FILE PHOTO: Google has unveiled a new AI model called Gemini 2.5 Computer Use that can navigate and surf the web using a virtual browser and even perform tasks like filling forms.
| Photo Credit: Reuters
Google has unveiled a new AI model called Gemini 2.5 Computer Use that can navigate and surf the web using a virtual browser and even perform tasks like filling forms. Built on the Gemini 2.5 Pro, the AI model has a “visual understanding and reasoning capabilities” and just takes cues from a user prompt.
“While AI models can interface with software through structured APIs, many digital tasks still require direct interaction with graphical user interfaces, for example, filling and submitting forms. To complete these tasks, agents must navigate web pages and applications just as humans do: by clicking, typing and scrolling,” the blog post making the announcement said.
Users can directly test and navigate interfaces without using an API.
They are required to provide inputs including a screenshot of the environment, a history of recent actions and any functions that they want to include.
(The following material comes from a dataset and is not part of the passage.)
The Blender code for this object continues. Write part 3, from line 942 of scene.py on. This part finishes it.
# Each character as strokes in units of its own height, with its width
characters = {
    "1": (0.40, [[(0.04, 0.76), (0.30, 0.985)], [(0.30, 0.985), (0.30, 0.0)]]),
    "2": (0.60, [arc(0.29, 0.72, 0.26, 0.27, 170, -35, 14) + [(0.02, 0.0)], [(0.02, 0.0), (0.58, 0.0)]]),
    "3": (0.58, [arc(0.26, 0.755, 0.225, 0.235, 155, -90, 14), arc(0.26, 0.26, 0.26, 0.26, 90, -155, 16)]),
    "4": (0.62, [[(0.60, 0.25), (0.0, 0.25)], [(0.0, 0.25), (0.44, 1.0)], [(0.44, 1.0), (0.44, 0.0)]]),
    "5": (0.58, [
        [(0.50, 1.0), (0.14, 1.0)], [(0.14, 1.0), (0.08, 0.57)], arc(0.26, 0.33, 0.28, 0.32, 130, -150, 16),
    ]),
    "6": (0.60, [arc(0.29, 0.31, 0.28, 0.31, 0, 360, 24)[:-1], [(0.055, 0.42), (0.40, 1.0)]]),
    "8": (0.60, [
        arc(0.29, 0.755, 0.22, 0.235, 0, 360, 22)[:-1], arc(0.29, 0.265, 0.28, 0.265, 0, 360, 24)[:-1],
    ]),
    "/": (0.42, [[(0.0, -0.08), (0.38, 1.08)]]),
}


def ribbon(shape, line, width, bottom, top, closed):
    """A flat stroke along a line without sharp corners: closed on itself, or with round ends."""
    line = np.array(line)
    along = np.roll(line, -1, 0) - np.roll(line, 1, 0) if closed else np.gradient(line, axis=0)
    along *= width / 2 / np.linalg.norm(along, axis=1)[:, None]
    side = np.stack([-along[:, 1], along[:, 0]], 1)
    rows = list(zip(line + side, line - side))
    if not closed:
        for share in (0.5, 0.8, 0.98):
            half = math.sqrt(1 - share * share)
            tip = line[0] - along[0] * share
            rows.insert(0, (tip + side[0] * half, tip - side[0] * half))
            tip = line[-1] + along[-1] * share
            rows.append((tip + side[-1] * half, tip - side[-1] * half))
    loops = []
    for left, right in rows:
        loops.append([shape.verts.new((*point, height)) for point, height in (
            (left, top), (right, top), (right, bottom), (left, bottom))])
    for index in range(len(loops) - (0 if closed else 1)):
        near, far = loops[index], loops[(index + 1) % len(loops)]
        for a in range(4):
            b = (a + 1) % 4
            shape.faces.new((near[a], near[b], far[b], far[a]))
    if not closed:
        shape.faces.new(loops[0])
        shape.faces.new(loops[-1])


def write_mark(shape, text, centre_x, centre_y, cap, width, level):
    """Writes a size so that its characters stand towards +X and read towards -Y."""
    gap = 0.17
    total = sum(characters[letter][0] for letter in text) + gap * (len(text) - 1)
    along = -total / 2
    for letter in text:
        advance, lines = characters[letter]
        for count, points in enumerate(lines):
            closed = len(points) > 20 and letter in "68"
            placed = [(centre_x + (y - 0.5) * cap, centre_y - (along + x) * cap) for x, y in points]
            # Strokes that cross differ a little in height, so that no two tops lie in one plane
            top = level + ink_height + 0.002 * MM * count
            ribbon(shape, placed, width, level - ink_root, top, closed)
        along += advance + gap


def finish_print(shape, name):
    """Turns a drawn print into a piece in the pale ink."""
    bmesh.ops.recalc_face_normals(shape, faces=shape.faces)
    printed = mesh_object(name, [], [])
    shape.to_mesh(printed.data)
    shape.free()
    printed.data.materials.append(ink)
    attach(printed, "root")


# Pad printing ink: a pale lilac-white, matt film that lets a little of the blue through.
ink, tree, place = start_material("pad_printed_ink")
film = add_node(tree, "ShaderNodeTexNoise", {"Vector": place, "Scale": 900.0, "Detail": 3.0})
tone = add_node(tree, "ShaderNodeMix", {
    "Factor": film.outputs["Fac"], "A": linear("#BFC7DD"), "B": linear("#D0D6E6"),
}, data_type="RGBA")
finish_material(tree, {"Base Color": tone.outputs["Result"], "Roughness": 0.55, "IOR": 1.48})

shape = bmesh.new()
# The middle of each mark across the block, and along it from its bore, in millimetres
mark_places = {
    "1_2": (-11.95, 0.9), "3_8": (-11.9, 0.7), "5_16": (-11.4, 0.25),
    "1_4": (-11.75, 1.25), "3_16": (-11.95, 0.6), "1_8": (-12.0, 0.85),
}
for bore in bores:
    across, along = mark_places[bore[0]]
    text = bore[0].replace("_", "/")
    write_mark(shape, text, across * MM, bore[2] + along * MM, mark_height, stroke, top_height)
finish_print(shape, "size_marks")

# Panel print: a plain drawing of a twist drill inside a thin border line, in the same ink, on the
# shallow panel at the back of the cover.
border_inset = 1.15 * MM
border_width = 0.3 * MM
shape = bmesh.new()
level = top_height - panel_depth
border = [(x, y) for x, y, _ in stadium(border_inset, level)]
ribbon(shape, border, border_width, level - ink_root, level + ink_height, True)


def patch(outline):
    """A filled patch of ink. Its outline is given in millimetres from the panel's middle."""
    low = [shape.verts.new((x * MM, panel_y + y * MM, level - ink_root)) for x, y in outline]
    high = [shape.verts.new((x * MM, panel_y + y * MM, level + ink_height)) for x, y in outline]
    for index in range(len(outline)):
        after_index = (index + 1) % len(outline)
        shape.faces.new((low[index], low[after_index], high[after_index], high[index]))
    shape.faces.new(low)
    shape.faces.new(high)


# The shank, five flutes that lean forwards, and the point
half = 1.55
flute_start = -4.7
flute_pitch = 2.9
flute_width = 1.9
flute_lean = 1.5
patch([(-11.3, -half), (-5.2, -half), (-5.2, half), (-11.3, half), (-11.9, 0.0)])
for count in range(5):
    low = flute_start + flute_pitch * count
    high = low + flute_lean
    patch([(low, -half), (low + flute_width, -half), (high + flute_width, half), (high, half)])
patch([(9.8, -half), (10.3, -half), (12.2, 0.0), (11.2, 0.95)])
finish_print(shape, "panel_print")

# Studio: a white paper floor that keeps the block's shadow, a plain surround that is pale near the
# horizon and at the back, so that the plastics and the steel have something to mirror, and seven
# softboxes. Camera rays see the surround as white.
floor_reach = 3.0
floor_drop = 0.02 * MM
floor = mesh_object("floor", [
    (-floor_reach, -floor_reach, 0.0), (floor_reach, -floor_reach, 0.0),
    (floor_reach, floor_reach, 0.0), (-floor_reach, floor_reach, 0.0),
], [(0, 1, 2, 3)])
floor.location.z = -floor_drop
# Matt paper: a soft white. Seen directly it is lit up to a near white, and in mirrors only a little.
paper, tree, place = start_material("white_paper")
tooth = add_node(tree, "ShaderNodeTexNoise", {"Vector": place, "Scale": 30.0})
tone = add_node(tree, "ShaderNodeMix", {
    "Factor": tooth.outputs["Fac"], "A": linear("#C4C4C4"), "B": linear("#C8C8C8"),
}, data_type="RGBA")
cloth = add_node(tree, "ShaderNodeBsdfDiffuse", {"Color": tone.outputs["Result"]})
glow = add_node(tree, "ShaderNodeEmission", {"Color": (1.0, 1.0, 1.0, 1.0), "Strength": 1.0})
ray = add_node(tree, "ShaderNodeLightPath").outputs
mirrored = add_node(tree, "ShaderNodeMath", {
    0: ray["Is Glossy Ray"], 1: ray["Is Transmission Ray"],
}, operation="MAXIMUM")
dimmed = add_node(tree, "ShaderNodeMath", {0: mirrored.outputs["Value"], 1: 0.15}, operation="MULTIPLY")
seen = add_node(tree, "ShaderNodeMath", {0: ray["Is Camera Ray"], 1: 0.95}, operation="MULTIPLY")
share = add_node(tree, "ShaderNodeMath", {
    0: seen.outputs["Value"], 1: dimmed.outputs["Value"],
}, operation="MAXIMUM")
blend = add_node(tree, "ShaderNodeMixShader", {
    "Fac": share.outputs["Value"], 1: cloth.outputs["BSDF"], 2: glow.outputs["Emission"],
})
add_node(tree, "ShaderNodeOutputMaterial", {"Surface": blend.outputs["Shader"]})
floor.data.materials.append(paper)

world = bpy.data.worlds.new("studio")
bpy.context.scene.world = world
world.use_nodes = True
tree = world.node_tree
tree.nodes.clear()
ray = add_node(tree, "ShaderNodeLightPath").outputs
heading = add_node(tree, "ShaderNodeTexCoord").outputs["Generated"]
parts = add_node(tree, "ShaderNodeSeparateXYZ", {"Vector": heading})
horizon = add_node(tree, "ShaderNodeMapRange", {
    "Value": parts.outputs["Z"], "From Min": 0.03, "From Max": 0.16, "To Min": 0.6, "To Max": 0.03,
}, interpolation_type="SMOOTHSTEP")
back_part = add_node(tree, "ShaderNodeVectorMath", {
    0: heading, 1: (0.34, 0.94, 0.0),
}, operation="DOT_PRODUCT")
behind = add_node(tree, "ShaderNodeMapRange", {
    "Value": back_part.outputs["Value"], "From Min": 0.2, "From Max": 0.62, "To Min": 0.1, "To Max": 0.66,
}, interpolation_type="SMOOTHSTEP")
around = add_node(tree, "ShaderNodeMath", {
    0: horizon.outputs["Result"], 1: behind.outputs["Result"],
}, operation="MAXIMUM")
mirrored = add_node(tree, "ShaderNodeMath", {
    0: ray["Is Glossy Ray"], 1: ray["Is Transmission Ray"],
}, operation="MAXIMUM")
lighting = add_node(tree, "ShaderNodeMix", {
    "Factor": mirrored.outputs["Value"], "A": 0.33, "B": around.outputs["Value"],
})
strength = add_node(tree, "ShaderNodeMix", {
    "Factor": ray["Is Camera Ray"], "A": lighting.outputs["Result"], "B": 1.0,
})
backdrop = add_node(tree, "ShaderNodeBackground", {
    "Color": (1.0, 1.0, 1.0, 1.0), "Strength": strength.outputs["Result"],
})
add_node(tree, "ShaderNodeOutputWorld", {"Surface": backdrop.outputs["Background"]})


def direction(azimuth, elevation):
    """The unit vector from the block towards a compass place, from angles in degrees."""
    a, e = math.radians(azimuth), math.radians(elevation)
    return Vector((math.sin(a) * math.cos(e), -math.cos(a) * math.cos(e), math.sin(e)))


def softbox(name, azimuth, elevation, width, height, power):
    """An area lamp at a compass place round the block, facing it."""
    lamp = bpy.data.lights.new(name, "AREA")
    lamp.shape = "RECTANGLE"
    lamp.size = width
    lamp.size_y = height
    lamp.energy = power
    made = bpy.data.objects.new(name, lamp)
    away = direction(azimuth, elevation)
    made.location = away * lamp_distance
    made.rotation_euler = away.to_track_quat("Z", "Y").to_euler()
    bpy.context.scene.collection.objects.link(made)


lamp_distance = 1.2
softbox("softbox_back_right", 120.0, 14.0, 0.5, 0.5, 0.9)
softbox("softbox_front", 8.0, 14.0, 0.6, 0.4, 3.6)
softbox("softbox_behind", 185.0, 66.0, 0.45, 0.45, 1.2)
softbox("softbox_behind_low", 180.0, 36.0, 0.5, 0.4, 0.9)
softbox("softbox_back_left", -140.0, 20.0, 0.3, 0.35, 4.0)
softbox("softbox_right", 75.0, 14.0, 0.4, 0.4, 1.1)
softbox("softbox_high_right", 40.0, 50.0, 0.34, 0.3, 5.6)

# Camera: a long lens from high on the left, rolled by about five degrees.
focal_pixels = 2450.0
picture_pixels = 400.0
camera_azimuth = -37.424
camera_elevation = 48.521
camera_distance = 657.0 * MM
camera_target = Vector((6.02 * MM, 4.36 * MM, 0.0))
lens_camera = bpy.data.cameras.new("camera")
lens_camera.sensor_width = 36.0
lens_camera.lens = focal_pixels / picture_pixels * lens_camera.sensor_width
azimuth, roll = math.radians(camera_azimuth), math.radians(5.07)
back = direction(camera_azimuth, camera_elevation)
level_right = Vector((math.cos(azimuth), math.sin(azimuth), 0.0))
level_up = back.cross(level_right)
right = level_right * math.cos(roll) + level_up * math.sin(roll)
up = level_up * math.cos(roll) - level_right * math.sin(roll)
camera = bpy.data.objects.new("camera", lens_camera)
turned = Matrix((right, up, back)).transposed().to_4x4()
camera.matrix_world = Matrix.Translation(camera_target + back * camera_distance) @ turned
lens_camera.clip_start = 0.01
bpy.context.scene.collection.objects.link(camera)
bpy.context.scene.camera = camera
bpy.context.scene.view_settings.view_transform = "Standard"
The AI model analyses these directions and generates a response while performing the action.
Google also said that the AI model has access to a browser only and not the entire computer environment.
The Gemini 2.5 Computer Use model has also shown comparable performance for mobile UI control tasks but isn’t “optimised for desktop OS-level control.”
Developers can access the Gemini 2.5 Computer Use model via the Gemini API in Google AI Studio and Vertex AI.
Other versions of the model have been already used for Project Mariner, a prototype that uses AI agents for tasks, and for some agentic capabilities in AI Mode in Search.
Published – October 08, 2025 01:32 pm IST